### EXERCISE:
Reproduce the listing below in its entirety. Change nothing.

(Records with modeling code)
————————

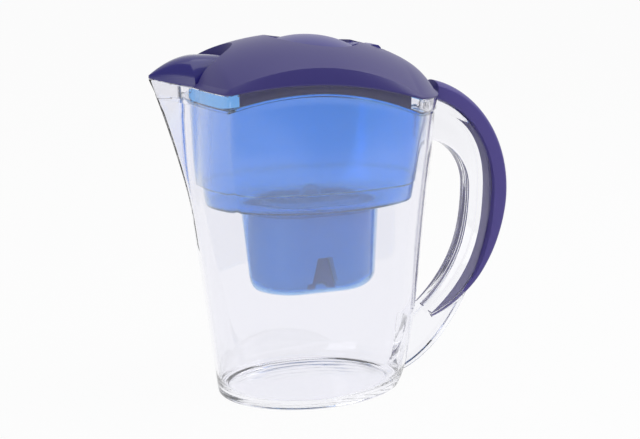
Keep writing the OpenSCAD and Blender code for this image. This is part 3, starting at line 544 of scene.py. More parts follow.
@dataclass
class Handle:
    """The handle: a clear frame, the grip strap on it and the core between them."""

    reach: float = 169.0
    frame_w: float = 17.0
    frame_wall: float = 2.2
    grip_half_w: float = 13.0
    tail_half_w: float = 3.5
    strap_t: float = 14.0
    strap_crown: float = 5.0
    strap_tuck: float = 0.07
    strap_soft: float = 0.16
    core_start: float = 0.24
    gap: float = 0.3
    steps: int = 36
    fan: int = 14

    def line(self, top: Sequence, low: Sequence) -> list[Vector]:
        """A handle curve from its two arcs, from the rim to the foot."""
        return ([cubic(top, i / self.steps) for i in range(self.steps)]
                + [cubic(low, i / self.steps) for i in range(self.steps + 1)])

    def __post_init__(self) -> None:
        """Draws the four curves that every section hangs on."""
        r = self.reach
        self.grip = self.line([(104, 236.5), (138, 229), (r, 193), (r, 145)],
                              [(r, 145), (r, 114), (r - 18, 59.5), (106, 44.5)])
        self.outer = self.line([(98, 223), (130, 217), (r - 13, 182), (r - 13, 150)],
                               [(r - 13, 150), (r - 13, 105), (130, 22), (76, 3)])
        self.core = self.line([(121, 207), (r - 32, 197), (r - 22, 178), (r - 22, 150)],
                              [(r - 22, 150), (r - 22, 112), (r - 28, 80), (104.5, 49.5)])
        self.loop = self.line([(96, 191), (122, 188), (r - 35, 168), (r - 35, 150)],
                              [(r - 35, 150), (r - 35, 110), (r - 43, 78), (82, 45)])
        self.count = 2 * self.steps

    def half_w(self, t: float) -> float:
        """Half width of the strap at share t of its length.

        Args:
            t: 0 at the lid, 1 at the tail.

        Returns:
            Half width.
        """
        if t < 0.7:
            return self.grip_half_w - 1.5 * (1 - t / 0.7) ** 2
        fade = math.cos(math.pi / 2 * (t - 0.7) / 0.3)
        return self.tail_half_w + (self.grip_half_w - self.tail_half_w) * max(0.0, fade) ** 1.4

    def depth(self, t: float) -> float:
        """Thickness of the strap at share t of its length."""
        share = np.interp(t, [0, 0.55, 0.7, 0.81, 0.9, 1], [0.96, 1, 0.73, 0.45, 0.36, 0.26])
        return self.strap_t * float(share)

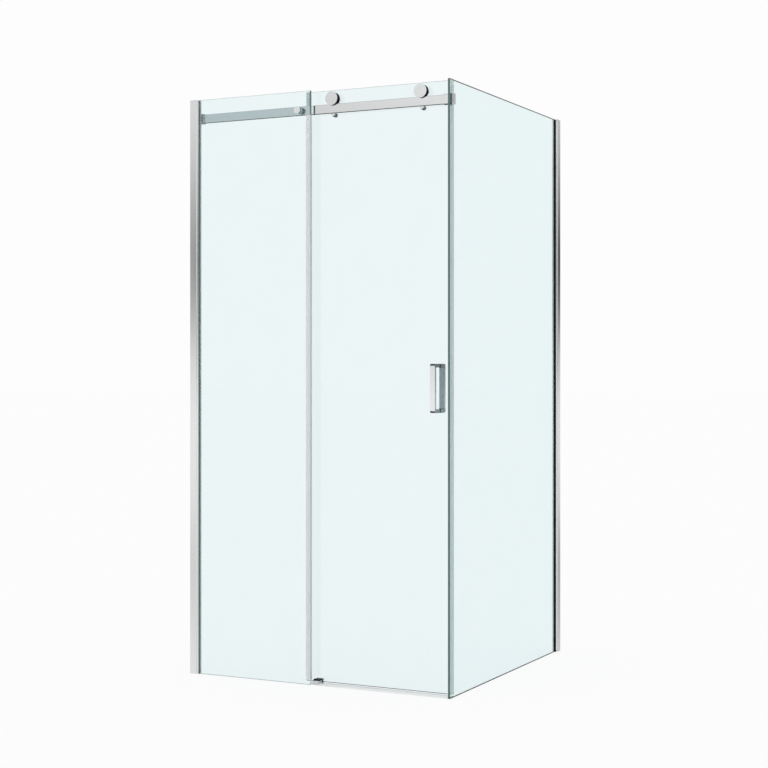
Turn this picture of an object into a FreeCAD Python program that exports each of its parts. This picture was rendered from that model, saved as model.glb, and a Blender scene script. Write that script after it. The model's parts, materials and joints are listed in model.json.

————————

### REPLY:
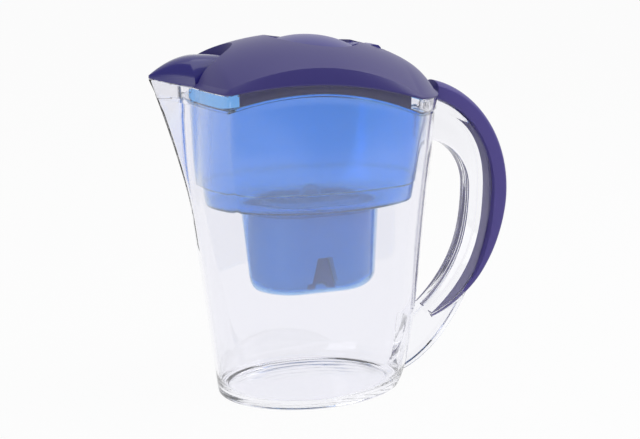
Keep writing the OpenSCAD and Blender code for this image. This is part 3, starting at line 544 of scene.py. More parts follow.
@dataclass
class Handle:
    """The handle: a clear frame, the grip strap on it and the core between them."""

    reach: float = 169.0
    frame_w: float = 17.0
    frame_wall: float = 2.2
    grip_half_w: float = 13.0
    tail_half_w: float = 3.5
    strap_t: float = 14.0
    strap_crown: float = 5.0
    strap_tuck: float = 0.07
    strap_soft: float = 0.16
    core_start: float = 0.24
    gap: float = 0.3
    steps: int = 36
    fan: int = 14

    def line(self, top: Sequence, low: Sequence) -> list[Vector]:
        """A handle curve from its two arcs, from the rim to the foot."""
        return ([cubic(top, i / self.steps) for i in range(self.steps)]
                + [cubic(low, i / self.steps) for i in range(self.steps + 1)])

    def __post_init__(self) -> None:
        """Draws the four curves that every section hangs on."""
        r = self.reach
        self.grip = self.line([(104, 236.5), (138, 229), (r, 193), (r, 145)],
                              [(r, 145), (r, 114), (r - 18, 59.5), (106, 44.5)])
        self.outer = self.line([(98, 223), (130, 217), (r - 13, 182), (r - 13, 150)],
                               [(r - 13, 150), (r - 13, 105), (130, 22), (76, 3)])
        self.core = self.line([(121, 207), (r - 32, 197), (r - 22, 178), (r - 22, 150)],
                              [(r - 22, 150), (r - 22, 112), (r - 28, 80), (104.5, 49.5)])
        self.loop = self.line([(96, 191), (122, 188), (r - 35, 168), (r - 35, 150)],
                              [(r - 35, 150), (r - 35, 110), (r - 43, 78), (82, 45)])
        self.count = 2 * self.steps

    def half_w(self, t: float) -> float:
        """Half width of the strap at share t of its length.

        Args:
            t: 0 at the lid, 1 at the tail.

        Returns:
            Half width.
        """
        if t < 0.7:
            return self.grip_half_w - 1.5 * (1 - t / 0.7) ** 2
        fade = math.cos(math.pi / 2 * (t - 0.7) / 0.3)
        return self.tail_half_w + (self.grip_half_w - self.tail_half_w) * max(0.0, fade) ** 1.4

    def depth(self, t: float) -> float:
        """Thickness of the strap at share t of its length."""
        share = np.interp(t, [0, 0.55, 0.7, 0.81, 0.9, 1], [0.96, 1, 0.73, 0.45, 0.36, 0.26])
        return self.strap_t * float(share)

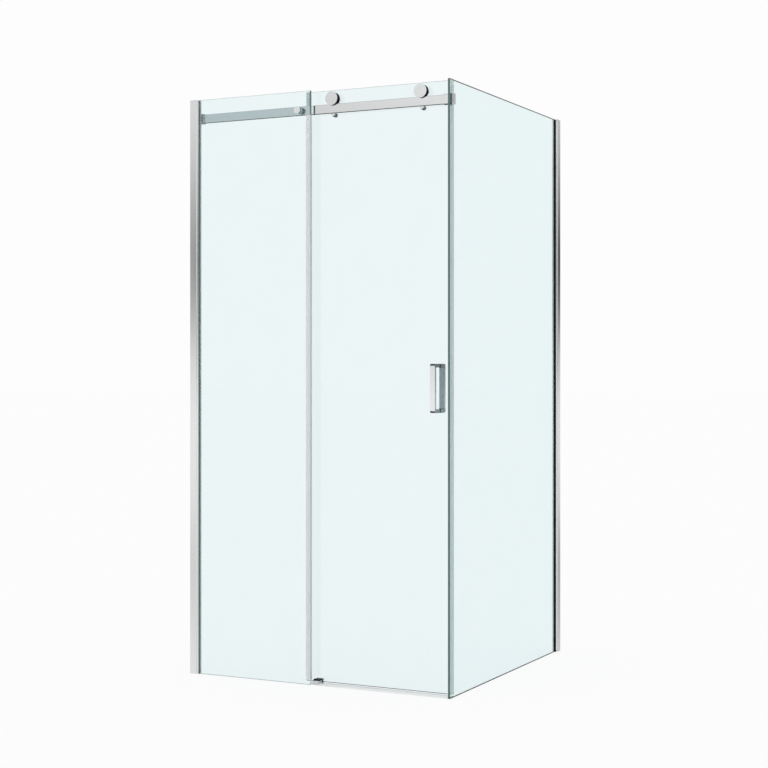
Turn this picture of an object into a FreeCAD Python program that exports each of its parts. This picture was rendered from that model, saved as model.glb, and a Blender scene script. Write that script after it. The model's parts, materials and joints are listed in model.json.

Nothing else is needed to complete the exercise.